Thought Leadership
Shifting Business Requirements Left
Andrew Fong
Most business validations happen after deployment slowing down organizations. Teams like compliance, legal, security, finance, and even sales, are left to figure out how to validate the business rules they are expecting.
For example Sales may sell a deal that prohibits deployments on weekends, legal has decided to not allow deployments to certain countries, compliance is is attempting to hold the line for SOC2.
Production environments (really all environments) are built from a collection of rules and constraints. Software that is run in the environment must adhere to the rules and constraints.
This is because most of these rules only work once they are materialized at and during “runtime” and are validated ad hoc by the owners of the rules.
The owners validate the rules through automated, semi-automated, and ad hoc methods. It is as ad hoc as the General Counsel emailing the CTO validating that “the software is not deployed to Europe” or sales confirming that an upgrade to a B2B SaaS product they sold to a massive IT team didn’t have its UI inadvertently updated.
Why is this the case? Aren’t ephemeral environments all the rage for developers to solve this?
The answer is that ephemeral environments solve the pre-runtime validation in many cases. Still, there are quite a few cases in which they cannot validate.
The Unique Nature of the Production Environment(s)
The production environment is distinct from other environments like development or testing, not just in its function but also in its structure and the rules that govern it. Several factors contribute to this uniqueness:
Capacity Size: Production environments often operate at a much larger capacity than their testing or development counterparts. They are designed to handle real-world loads and user demands, which are more variable than those simulated in test environments.
Compliance Rules: The production environment is subject to stricter compliance rules. These can range from data protection regulations to industry-specific standards. Adherence to these rules is critical, as non-compliance can have significant legal and financial consequences.
Business Rules: There are often specific business rules regarding software deployment in production environments. These can include restrictions on deployment times to minimize user impact, approval processes, and adherence to business continuity plans. Such rules are usually less stringent in the development and testing phases.
Deployment Methods: The methods of software deployment in production can vary significantly. Depending on the needs of upstream users, it may involve a mix of multi-tenant and single-tenant configurations. This complexity is generally not present in simpler development environments.

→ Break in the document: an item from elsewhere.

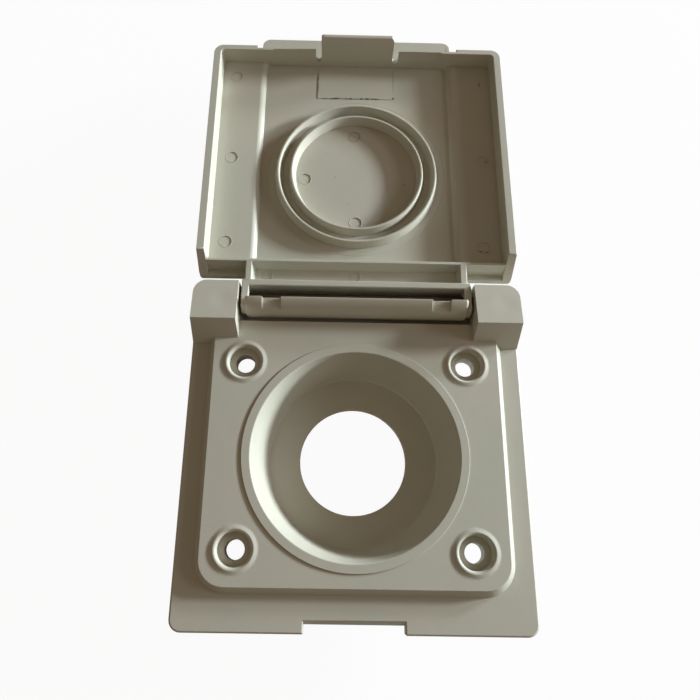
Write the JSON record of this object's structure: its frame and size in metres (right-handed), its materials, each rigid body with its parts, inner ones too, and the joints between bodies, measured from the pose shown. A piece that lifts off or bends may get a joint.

Software Behavior: Software in a production environment may behave differently than in testing due to different data sets, user interactions, and integrations with other systems. This can reveal issues that were not apparent in the testing phase.
Testing the unique attributes of a production environment — such as capacity size, specific compliance rules, unique business rules, varied deployment methods, and distinct software behavior — poses challenges that often cannot be fully replicated or "shifted left" into earlier stages like development, testing environments or ephemeral environments.
The primary reason is the inherent complexity and scale of the production environment. For example, the capacity size in production is designed to handle real-world, high-volume traffic that is challenging to simulate accurately in pre-production environments. Similarly, compliance and business rules in production are often tied to real-world scenarios, legal requirements, and customer interactions that are not present in test environments.
Deployment methods, particularly the mix of multi-tenant and single-tenant configurations, are specific to production and involve complexities that are difficult to replicate earlier in the cycle.
Lastly, the behavior of software in production can differ significantly due to its interaction with real data, actual user behavior, and integration with other live systems. These factors make it challenging to shift the testing of these attributes further left without compromising the accuracy and effectiveness of the tests.
So what do we do?
Deployment processes are critical in any organization, acting as the final gate through which products or services pass before reaching the end-user.
If done correctly, the deployment system allows for a final, comprehensive check. By regulating the deployment process, organizations can ensure that products and services are ready for release and meet all necessary standards and regulations.
The major challenge here is that most deployment systems exclusively focus on software delivery bits and do not consider how to bring in the additional requirements These bits ideally are brough into the system and “compiled” into the organizational rules. This enables teams to do what they do best: keeping compliance controls in the compliance systems, finance data in the finance systems, and security information in the security systems.
The deployment processes provide a strategic point for validation, ensuring that all products and services are released in the best possible state.
Upgrade your business processes, starting with deployment to create a more streamlined workflow for your entire organization.